The Resolution Fund already is operating way beyond its means with the State having lent it €4 billion of taxpayers’ money to cover Banif's and the BES/Novo Banco so-called ‘rescues.’
The Fund was meant to be repaid when Novo Banco was sold off - this was the pie-in-the-sky strategy promulgated by Carlos ‘Mr Magoo’ Costa, but far from being repaid, the Fund is being forced to expose itself to a potential €3.9 billion in additional liabilities.
The latest embarrassing fudge from Costa, wrong on so many levels, is that Portugal’s banks may pay off this involuntary loan from the State by 2046, using the proceeds from their annual contributions.
The Novo Banco agreement signed on March 31st this year between the Resolution Fund (sole shareholder of Novo Banco) and Lone Star, provides for 75% of the bank to be handed over at zero cost, with the Resolution Fund keeping 25% along with the resulting exposure to a pile of bad debts.
Lone Star is paying nothing for Novo Banco, (Carlos Costa refused to negotiate two first round offers of around €3 billion for the business,) but has agreed to inject €1 billion into Novo Banco, €750 million when the deal is completed and the other €250 million by 2020. These two tranches do not have to be Lone Star funds and it is not yet clear what happens if Lone Star can't raise the capital.
The completion of the Novo Banco give away is subject to three conditions, namely the success of its own debt repurchase scheme in which Novo Banco expects to save €500 million by ripping-off creditors by repurchasing bonds below face value (prices as low as 9.75 cents per euro have been suggested).

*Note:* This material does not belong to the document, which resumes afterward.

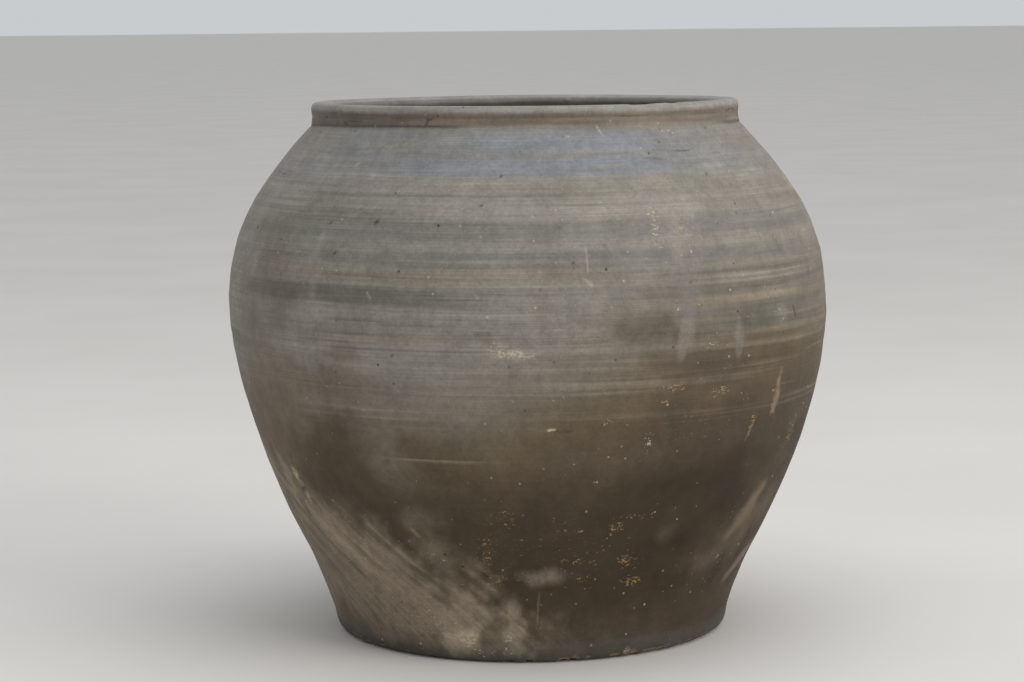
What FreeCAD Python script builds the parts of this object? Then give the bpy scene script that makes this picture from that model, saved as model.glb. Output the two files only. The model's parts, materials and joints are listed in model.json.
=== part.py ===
"""Coil-built black clay jar: a slab base, seven wall courses, a neck coil and a lip coil.

Units are millimetres. The jar stands on the XY plane with its axis on +Z, and the origin is the
centre of its foot. Every piece is a ring or a disc about that axis, so each one is a closed
section in the XZ plane turned through a full circle.
"""

import FreeCAD
import Part

import os
from math import cos, radians, sin, tan

import Sketcher

COURSES = 7

# Driving dimensions. A lean is the wall's angle from upright at a seam: plus leans outwards as
# the wall rises, minus leans inwards.
SIZES = {
    "foot_radius": 132.0,
    "foot_edge_round": 2.5,
    "slab_thickness": 14.0,
    "slab_lean": 9.0,
    "course_height": 46.5,
    "lean_0": 17.0,
    "lean_1": 27.0,
    "lean_2": 22.0,
    "lean_3": 16.0,
    "lean_4": 7.0,
    "lean_5": -9.0,
    "lean_6": -33.0,
    "lean_7": -45.0,
    "foot_wall": 14.0,
    "shoulder_wall": 10.5,
    "lap": 8.0,
    "corner_rise": 20.0,
    "corner_reach": 22.0,
    "corner_hollow": 26.0,
    "mouth_radius": 126.0,
    "neck_rise": 6.5,
    "neck_draw_in": 0.9,
    "neck_hollow": 30.0,
    "throat_round": 5.0,
    "lip_rise": 9.4,
    "lip_overhang": 0.8,
    "lip_outer_round": 3.2,
    "lip_inner_round": 6.0,
    "lip_crown": 40.0,
}


class Size:
    """A length known both as a number and as the expression on the sheet that gives it."""

    def __init__(self, value, text):
        self.value = value
        self.text = text

    def __add__(self, other):
        return Size(self.value + other.value, f"{self.text} + {other.text}")

    def __sub__(self, other):
        return Size(self.value - other.value, f"{self.text} - ({other.text})")

    def times(self, factor, factor_text):
        return Size(self.value * factor, f"({self.text}) * {factor_text}")


def cell(name):
    return Size(SIZES[name], f"Sizes.{name}")


def sine(lean):
    return sin(radians(lean.value)), f"sin({lean.text})"


def cosine(lean):
    return cos(radians(lean.value)), f"cos({lean.text})"


def make_sheet(doc):
    sheet = doc.addObject("Spreadsheet::Sheet", "Sizes")
    for row, (name, value) in enumerate(SIZES.items(), start=1):
        sheet.set(f"A{row}", name)
        sheet.set(f"B{row}", str(value))
        sheet.setAlias(f"B{row}", name)
    doc.recompute()
    return sheet


# ---- Where the seams lie -------------------------------------------------------------------

def seam_height(seam):
    return cell("slab_thickness") + cell("course_height").times(seam, str(seam))


def seam_radius(seam):
    """The outer radius at a seam: each course is an arc, so its chord has the mean of its leans."""
    radius = cell("foot_radius")
    radius += cell("slab_thickness").times(tan(radians(SIZES["slab_lean"])), "tan(Sizes.slab_lean)")
    for below in range(seam):
        mean = (SIZES[f"lean_{below}"] + SIZES[f"lean_{below + 1}"]) / 2
        slope_text = f"tan((Sizes.lean_{below} + Sizes.lean_{below + 1}) / 2)"
        radius += cell("course_height").times(tan(radians(mean)), slope_text)
    return radius


def wall_thickness(seam):
    """The wall thins evenly from the foot to the shoulder."""
    share = seam / COURSES
    taper = (cell("foot_wall") - cell("shoulder_wall")).times(share, f"{seam} / {COURSES}")
    return cell("foot_wall") - taper


def outer_point(seam):
    return seam_radius(seam), seam_height(seam)


def inner_point(seam):
    """The inner end of a bevelled lap: in through the wall, and up along it by the lap."""
    lean = cell(f"lean_{seam}")
    thick = wall_thickness(seam)
    lap = cell("lap")
    radius = seam_radius(seam) - thick.times(*cosine(lean)) + lap.times(*sine(lean))
    height = seam_height(seam) + thick.times(*sine(lean)) + lap.times(*cosine(lean))
    return radius, height


def slab_inner_point():
    """Where the first course's inner face meets the slab."""
    return seam_radius(0) - cell("foot_wall"), cell("slab_thickness")


def corner_top_point():
    """The top of the corner coil on the first course's inner face."""
    radius, height = slab_inner_point()
    rise = cell("corner_rise")
    lean = SIZES["lean_0"]
    return radius + rise.times(tan(radians(lean)), "tan(Sizes.lean_0)"), height + rise


def arc_radius(start, end, turn, turn_text):
    """The radius of the arc from start to end whose direction turns by the given angle."""
    across = end[0] - start[0]
    up = end[1] - start[1]
    chord = (across.value ** 2 + up.value ** 2) ** 0.5
    chord_text = f"sqrt(({across.text})^2 + ({up.text})^2)"
    return Size(chord / (2 * sin(radians(turn) / 2)), f"{chord_text} / (2 * sin(({turn_text}) / 2))")


def course_arc(start, end, below, above):
    """The arc of one course, which bulges outwards where the wall leans in more at its top."""
    lower, upper = f"lean_{below}", f"lean_{above}"
    if SIZES[lower] > SIZES[upper]:
        turn, turn_text = SIZES[lower] - SIZES[upper], f"Sizes.{lower} - (Sizes.{upper})"
        return arc_radius(start, end, turn, turn_text), "left"
    turn, turn_text = SIZES[upper] - SIZES[lower], f"Sizes.{upper} - (Sizes.{lower})"
    return arc_radius(start, end, turn, turn_text), "right"


# ---- Sketches ------------------------------------------------------------------------------

def vector(point):
    return FreeCAD.Vector(point[0].value, point[1].value, 0)


def arc_edge(start, end, radius, centre_side):
    """A circular arc whose centre lies left or right of the way from start to end."""
    first, last = vector(start), vector(end)
    middle = (first + last) * 0.5
    along = last - first
    half = along.Length / 2
    depth = (radius.value ** 2 - half ** 2) ** 0.5
    left = FreeCAD.Vector(-along.y, along.x, 0).normalize()
    side = 1 if centre_side == "left" else -1
    centre = middle + left * depth * side
    apex = centre - left * radius.value * side
    return Part.Arc(first, apex, last)


def plane_of(body, role):
    for feature in body.Origin.OriginFeatures:
        if feature.Role == role:
            return feature
    raise ValueError(role)


def pin_point(sketch, edge, end, point):
    """Fix one end of an edge at its radius and height; a zero puts it on the axis or the floor."""
    radius, height = point
    if radius.value == 0:
        sketch.addConstraint(Sketcher.Constraint("PointOnObject", edge, end, -2))
    else:
        number = sketch.addConstraint(Sketcher.Constraint("DistanceX", -1, 1, edge, end, radius.value))
        sketch.setExpression(f"Constraints[{number}]", radius.text)
    if height.value == 0:
        sketch.addConstraint(Sketcher.Constraint("PointOnObject", edge, end, -1))
    else:
        number = sketch.addConstraint(Sketcher.Constraint("DistanceY", -1, 1, edge, end, height.value))
        sketch.setExpression(f"Constraints[{number}]", height.text)


def end_of_arc(sketch, edge, point):
    """Which end of a sketched arc lies at a point: 1 is its start and 2 its end."""
    start = sketch.getPoint(edge, 1)
    finish = sketch.getPoint(edge, 2)
    target = vector(point)
    return 1 if (start - target).Length < (finish - target).Length else 2


def draw_section(sketch, points, arcs):
    """A closed outline through the points; arcs maps an edge's number to (radius, centre side)."""
    count = len(points)
    ends = []
    for number in range(count):
        start, end = points[number], points[(number + 1) % count]
        if number in arcs:
            radius, centre_side = arcs[number]
            edge = sketch.addGeometry(arc_edge(start, end, radius, centre_side), False)
        else:
            edge = sketch.addGeometry(Part.LineSegment(vector(start), vector(end)), False)
        ends.append((edge, end_of_arc(sketch, edge, start), end_of_arc(sketch, edge, end)))
    for number in range(count):
        edge, first_end, last_end = ends[number]
        next_edge, next_first_end, _ = ends[(number + 1) % count]
        sketch.addConstraint(Sketcher.Constraint("Coincident", edge, last_end, next_edge, next_first_end))
        pin_point(sketch, edge, first_end, points[number])
        if number in arcs:
            radius = arcs[number][0]
            constraint = sketch.addConstraint(Sketcher.Constraint("Radius", edge, radius.value))
            sketch.setExpression(f"Constraints[{constraint}]", radius.text)


def turned_body(doc, name, points, arcs=None):
    """A body made by turning one closed section about the jar's axis."""
    body = doc.addObject("PartDesign::Body", name)
    body.Label = name
    body.Placement = FreeCAD.Placement()
    sketch = body.newObject("Sketcher::SketchObject", f"{name}_section")
    sketch.AttachmentSupport = (plane_of(body, "XZ_Plane"), [""])
    sketch.MapMode = "FlatFace"
    doc.recompute()
    draw_section(sketch, points, arcs or {})
    turn = body.newObject("PartDesign::Revolution", f"{name}_turn")
    turn.Profile = sketch
    turn.ReferenceAxis = (sketch, ["V_Axis"])
    turn.Angle = 360
    sketch.Visibility = False
    doc.recompute()
    return body


# ---- The pieces ----------------------------------------------------------------------------

ZERO = Size(0.0, "0")


def base_slab(doc):
    """The round slab that the jar stands on, with its lower edge rubbed round."""
    rounding = cell("foot_edge_round")
    slope, slope_text = tan(radians(SIZES["slab_lean"])), "tan(Sizes.slab_lean)"
    edge_bottom = cell("foot_radius") - rounding
    edge_top = cell("foot_radius") + rounding.times(slope, slope_text)
    points = [
        (ZERO, ZERO),
        (edge_bottom, ZERO),
        (edge_top, rounding),
        outer_point(0),
        (ZERO, cell("slab_thickness")),
    ]
    fillet = rounding.times(1.3, "1.3")
    return turned_body(doc, "base_slab", points, {1: (fillet, "left")})


def corner_coil(doc):
    """The thin coil pressed into the inside corner where the wall stands on the slab."""
    corner = slab_inner_point()
    points = [corner, corner_top_point(), (corner[0] - cell("corner_reach"), corner[1])]
    return turned_body(doc, "corner_coil", points, {1: (cell("corner_hollow"), "right")})


def wall_course(doc, number):
    """One course of the wall, from the seam below it to the seam above it."""
    below, above = number - 1, number
    outer_arc = course_arc(outer_point(below), outer_point(above), below, above)
    if below == 0:
        inner_start = corner_top_point()
        points = [outer_point(0), outer_point(1), inner_point(1), inner_start, slab_inner_point()]
    else:
        inner_start = inner_point(below)
        points = [outer_point(below), outer_point(above), inner_point(above), inner_start]
    inner_arc = course_arc(inner_start, inner_point(above), below, above)
    # The inner arc is drawn downwards, so its centre is on the other hand.
    other_side = {"left": "right", "right": "left"}[inner_arc[1]]
    arcs = {0: outer_arc, 2: (inner_arc[0], other_side)}
    return turned_body(doc, f"wall_course_{number}", points, arcs)


def neck_points():
    """The neck's outer foot, its outer top, its inner top and the top of the rounded throat."""
    foot = outer_point(COURSES)
    top_height = foot[1] + cell("neck_rise")
    outer_top = (foot[0] - cell("neck_draw_in"), top_height)
    inner_top = (cell("mouth_radius"), top_height)
    throat_inner = inner_point(COURSES)
    throat_top = (cell("mouth_radius"), throat_inner[1] + cell("throat_round").times(0.7, "0.7"))
    return foot, outer_top, inner_top, throat_top, throat_inner


def neck_coil(doc):
    """The upright coil set on the shoulder's opening, drawn in a little on its outer face."""
    points = list(neck_points())
    arcs = {0: (cell("neck_hollow"), "right"), 3: (cell("throat_round"), "left")}
    return turned_body(doc, "neck_coil", points, arcs)


def lip_coil(doc):
    """The thick flat-topped lip, rounded over on both sides."""
    _, outer_foot, inner_foot, _, _ = neck_points()
    crest = outer_foot[1] + cell("lip_rise")
    outer_round = cell("lip_outer_round")
    inner_round = cell("lip_inner_round")
    outer_radius = outer_foot[0] + cell("lip_overhang")
    inner_crest = crest - cell("lip_overhang")
    points = [
        outer_foot,
        (outer_radius, crest - outer_round),
        (outer_radius - outer_round, crest),
        (inner_foot[0] + inner_round, inner_crest),
        (inner_foot[0], inner_crest - inner_round),
        inner_foot,
    ]
    arcs = {
        1: (outer_round, "left"),
        2: (cell("lip_crown"), "left"),
        3: (inner_round, "left"),
    }
    return turned_body(doc, "lip_coil", points, arcs)


def check_document(doc, bodies):
    """Stop if any object failed to compute or any piece is not one sound solid."""
    for item in doc.Objects:
        if "Invalid" in item.State or "Error" in item.State:
            raise RuntimeError(f"{item.Name} is {item.State}")
    for body in bodies:
        shape = body.Shape
        if shape.isNull() or not shape.isValid() or len(shape.Solids) != 1:
            raise RuntimeError(f"{body.Label} is not one valid solid")


def write_steps(bodies):
    os.makedirs("parts", exist_ok=True)
    for body in bodies:
        body.Shape.exportStep(f"parts/{body.Label}.step")
        box = body.Shape.optimalBoundingBox(False, False)
        volume = body.Shape.Volume / 1000
        print(f"{body.Label}: {volume:.0f} cm3, z {box.ZMin:.1f} to {box.ZMax:.1f}, radius {box.XMax:.1f}")


def main():
    doc = FreeCAD.newDocument("clay_jar")
    make_sheet(doc)
    bodies = [base_slab(doc), corner_coil(doc)]
    for number in range(1, COURSES + 1):
        bodies.append(wall_course(doc, number))
    bodies.append(neck_coil(doc))
    bodies.append(lip_coil(doc))
    doc.recompute()
    check_document(doc, bodies)
    write_steps(bodies)


main()
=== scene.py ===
"""The looks of a large black clay jar, coil-built and smoke-fired.

Every ring of clay is rebuilt as a dense, slightly uneven solid on the section of its CAD piece.
Places on the jar are given as an angle around it in degrees (0 faces the camera, plus is to the
camera's right) and a height above the foot in millimetres.
"""

import json
import math
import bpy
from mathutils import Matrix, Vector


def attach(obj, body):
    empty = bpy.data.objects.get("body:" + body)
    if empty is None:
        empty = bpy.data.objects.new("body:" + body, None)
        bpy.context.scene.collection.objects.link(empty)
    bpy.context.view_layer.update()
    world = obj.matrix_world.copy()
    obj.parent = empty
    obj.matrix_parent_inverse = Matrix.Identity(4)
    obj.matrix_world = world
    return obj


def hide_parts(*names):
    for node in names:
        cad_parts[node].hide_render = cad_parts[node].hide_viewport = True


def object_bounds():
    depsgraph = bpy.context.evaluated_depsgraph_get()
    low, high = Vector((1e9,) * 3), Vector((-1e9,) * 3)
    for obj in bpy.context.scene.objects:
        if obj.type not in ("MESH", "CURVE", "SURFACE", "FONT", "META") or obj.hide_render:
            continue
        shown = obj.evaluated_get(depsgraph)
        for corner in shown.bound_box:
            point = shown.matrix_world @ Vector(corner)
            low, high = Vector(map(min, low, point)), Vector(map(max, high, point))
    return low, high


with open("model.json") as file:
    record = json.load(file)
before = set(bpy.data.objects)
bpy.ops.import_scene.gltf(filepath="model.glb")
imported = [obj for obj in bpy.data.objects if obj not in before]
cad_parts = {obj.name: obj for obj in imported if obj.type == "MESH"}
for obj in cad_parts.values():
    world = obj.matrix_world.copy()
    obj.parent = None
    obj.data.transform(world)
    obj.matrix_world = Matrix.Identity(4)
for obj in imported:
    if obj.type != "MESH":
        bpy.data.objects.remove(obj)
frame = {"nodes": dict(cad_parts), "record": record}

from types import SimpleNamespace

import bmesh
import bpy
import numpy as np
from mathutils import Matrix, Vector

MM = 0.001
CAD_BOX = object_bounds()
SMALL = 1e-9
# How many points every ring of a mesh has.
COLUMNS = 1100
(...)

This scheme has yet to be agreed by bondholders - which if they do agree will be the equivalent of turkeys voting for an early Christmas.
In the background is Goldman Sachs whose legal action has yet to be heard. This US financial behemoth seeks to recover the loans that Bank of Portugal’s Carlos Costa wiped out by shifting bonds from Novo Banco to the defunct BES, thus pretty much writing them off.

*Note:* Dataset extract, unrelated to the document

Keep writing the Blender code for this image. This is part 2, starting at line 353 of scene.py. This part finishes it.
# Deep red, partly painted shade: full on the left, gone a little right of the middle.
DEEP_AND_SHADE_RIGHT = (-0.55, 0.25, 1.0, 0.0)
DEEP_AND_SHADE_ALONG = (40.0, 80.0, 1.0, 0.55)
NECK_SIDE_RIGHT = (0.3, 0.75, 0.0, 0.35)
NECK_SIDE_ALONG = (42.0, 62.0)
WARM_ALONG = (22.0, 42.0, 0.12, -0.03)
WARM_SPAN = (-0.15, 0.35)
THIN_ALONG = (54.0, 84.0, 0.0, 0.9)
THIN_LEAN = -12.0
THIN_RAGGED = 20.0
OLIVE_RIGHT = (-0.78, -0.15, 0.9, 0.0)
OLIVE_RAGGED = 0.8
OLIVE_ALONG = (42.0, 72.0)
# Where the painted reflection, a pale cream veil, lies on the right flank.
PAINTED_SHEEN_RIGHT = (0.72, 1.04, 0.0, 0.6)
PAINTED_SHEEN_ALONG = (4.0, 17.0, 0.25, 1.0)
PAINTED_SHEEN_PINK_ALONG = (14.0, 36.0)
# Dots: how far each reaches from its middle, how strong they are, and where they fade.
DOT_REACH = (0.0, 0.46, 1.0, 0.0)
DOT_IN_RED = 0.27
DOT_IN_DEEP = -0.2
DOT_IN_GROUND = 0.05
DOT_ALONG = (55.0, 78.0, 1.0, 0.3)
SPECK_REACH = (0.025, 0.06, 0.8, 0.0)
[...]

A group of international investors seek redress, including the New Zealand State pension fund, Pimco and BlackRock - hardly considered tiddlers in the investment world.
The Novo Banco transfer process is in as much a mess as ever with the blame for the serial mishandling lying at Carlos Costa’s feet.
Long out of his depth in a role in which he failed to regulate the sector and then failed to find sensible solutions for the banks that collapsed on his watch, the Novo Banco give-away to a US asset stripper must be Carlos Costa's final action before his EC overseers lose patience and cut him loose.